Questa proposta si presenta come un complemento al green deal europeo, segnando una svolta nella governance ambientale. Rifkin evidenzia che se in Europa è stato possibile costruire l’Unione dopo anni di conflitti, è possibile intraprendere un percorso simile per affrontare le emergenze ambientali. “Dobbiamo realizzare che viviamo in un unico pianeta”, prosegue, invitando a una cooperazione che trascende i confini nazionali.
In particolare, lui indica l’Italia come un attore chiave nella transizione sostenibile, grazie alla sua storia di innovazione, agricoltura sostenibile e tecnologie verdi. La cultura italiana, unita alla sua posizione geografica strategica, le conferisce un potenziale unico per sviluppare soluzioni innovative che possano essere esportate a livello globale.
La sfida per l’Italia sarà quella di trasformare le crisi, attualmente percepite come ostacoli, in opportunità di crescita e innovazione. Secondo Rifkin, è fondamentale investire in infrastrutture sostenibili, promuovere l’economia circolare e favorire pratiche agricole che rispettino l’equilibrio degli ecosistemi. Un nuovo modello economico, basato sulla sostenibilità e sull’inclusione sociale, non solo porterà benefici all’ambiente, ma migliorerà anche la qualità della vita dei cittadini.

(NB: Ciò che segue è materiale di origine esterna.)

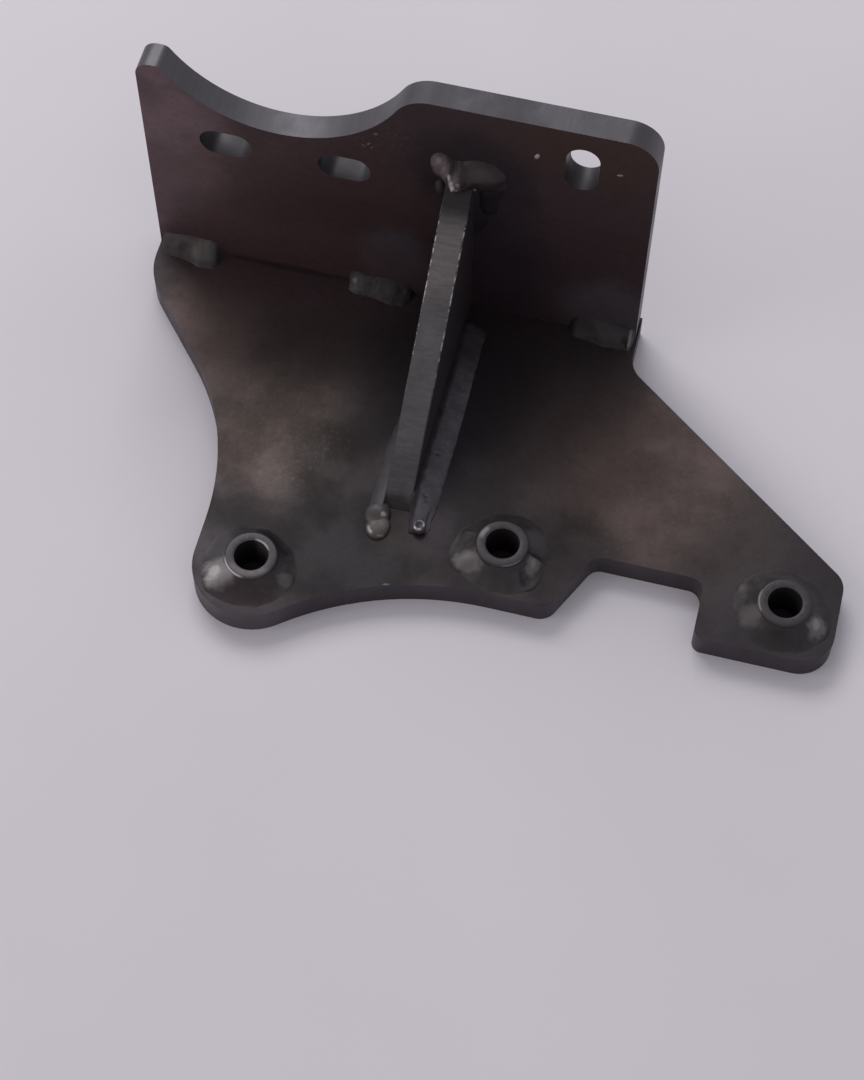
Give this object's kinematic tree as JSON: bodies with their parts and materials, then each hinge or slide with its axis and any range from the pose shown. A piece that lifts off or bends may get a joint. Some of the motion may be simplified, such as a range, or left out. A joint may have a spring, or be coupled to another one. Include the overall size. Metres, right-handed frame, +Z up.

Rifkin conclude la sua analisi con un invito chiaro: “La crisi crea opportunità”. La sfida è ora quella di cogliere queste occasioni per ripensare e costruire un futuro che sia sostenibile, inclusivo e resiliente, ponendo l’acqua e l’ambiente al centro del nostro operato. La vera crescita non sarà misurata dal PIL, ma dal benessere delle persone e dalla salute del nostro pianeta.